Construction Wages Surge During Rebuilding

Hurricanes destroy buildings, and rebuilding them creates an enormous spike in demand for construction labor. Research covering more than 9,000 disaster zones across the United States found that construction wages can surge by up to 50 percent in affected areas after a catastrophe. The size of the spike depends on local conditions: regions already experiencing economic growth or labor shortages before the storm see even steeper wage increases.

This sounds like good news for construction workers, and in the short term it can be. Roofers, electricians, and general contractors in hurricane zones often have more work than they can handle for a year or more after a major storm. But the wage surge also inflates the total cost of rebuilding, which means insurance payouts and federal aid don’t stretch as far. Homeowners paying out of pocket face repair bills that may be 30 to 50 percent higher than they would have been before the storm. And the construction boom is temporary. Once rebuilding winds down, workers who relocated to the area often leave, and local wages settle back to normal.

Property Values React in Unexpected Ways

You might assume that property values drop after a hurricane, but the data tells a more complicated story. A Federal Housing Finance Agency analysis of Hurricane Ian found that home prices in affected areas actually rose after the storm. Damaged properties showed a price premium of at least 5 percent, peaking in the low double digits a few months after Ian hit.

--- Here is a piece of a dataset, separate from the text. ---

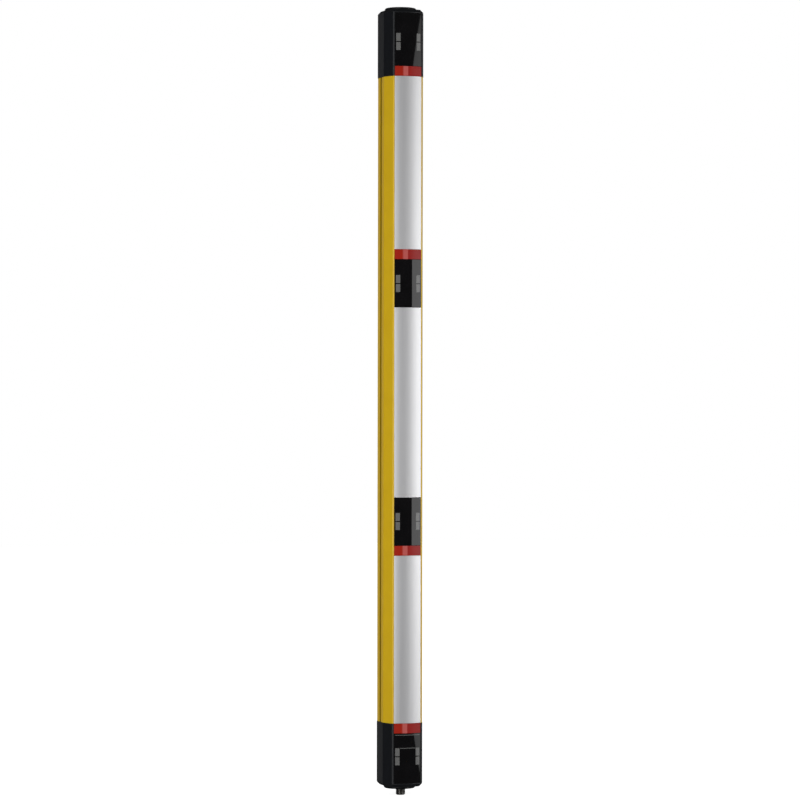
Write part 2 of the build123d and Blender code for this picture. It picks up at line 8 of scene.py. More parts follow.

This counterintuitive trend has a few explanations. Homes that get rebuilt or repaired often end up with newer roofs, updated systems, and stronger construction, making them more valuable than before the storm. Reduced housing supply in the area also pushes prices up, since some homes are destroyed entirely and the remaining stock faces higher demand. Over longer time horizons, though, growing awareness of hurricane risk and rising insurance costs can erode coastal property values, particularly in areas that get hit repeatedly.

Insurance Markets Under Pressure

The insurance market is where much of the economic pain from hurricanes gets redistributed. After years of heavy losses, many insurers pulled out of high-risk states or raised premiums dramatically. Florida’s property insurance market saw steep annual increases for several consecutive years, with average requested rate hikes reaching 7.6 percent as recently as 2023.

By 2024, there were early signs of stabilization. Average requested rate increases dropped to 1.6 percent, with at least ten companies filing for zero percent increases and eight filing for actual decreases. But stabilization at a high baseline still means Florida homeowners pay some of the highest premiums in the country. When private insurers leave a market, state-backed insurers of last resort pick up the slack, which shifts risk onto state budgets and ultimately onto all policyholders in the state through assessments.

Higher insurance costs ripple outward. They make housing less affordable, reduce disposable income for other spending, and can slow real estate transactions when buyers factor in the true annual cost of ownership in hurricane-prone areas. For businesses, commercial property insurance in coastal zones has become a significant operating expense that some companies cite as a reason for relocating.

The Broader Economic Ripple

Beyond these direct channels, hurricanes disrupt supply chains, shut down ports, and knock oil refineries offline. The Gulf Coast processes nearly half of U.S. refining capacity, so a major storm in that region can push gasoline prices higher nationwide within days. Tourism-dependent economies lose revenue during peak season when beaches are damaged and hotels are closed for repairs.

GDP figures can mask the real damage. Rebuilding activity counts as economic output, so a region’s GDP may actually rise in the quarters after a hurricane. But that spending replaces what was lost rather than creating new wealth. A homeowner who spends $80,000 rebuilding a kitchen is back to where they started, not $80,000 richer. The money spent on recovery is money that would have gone toward business expansion, education, savings, or consumption, all of which generate more lasting economic value than replacing what a storm destroyed.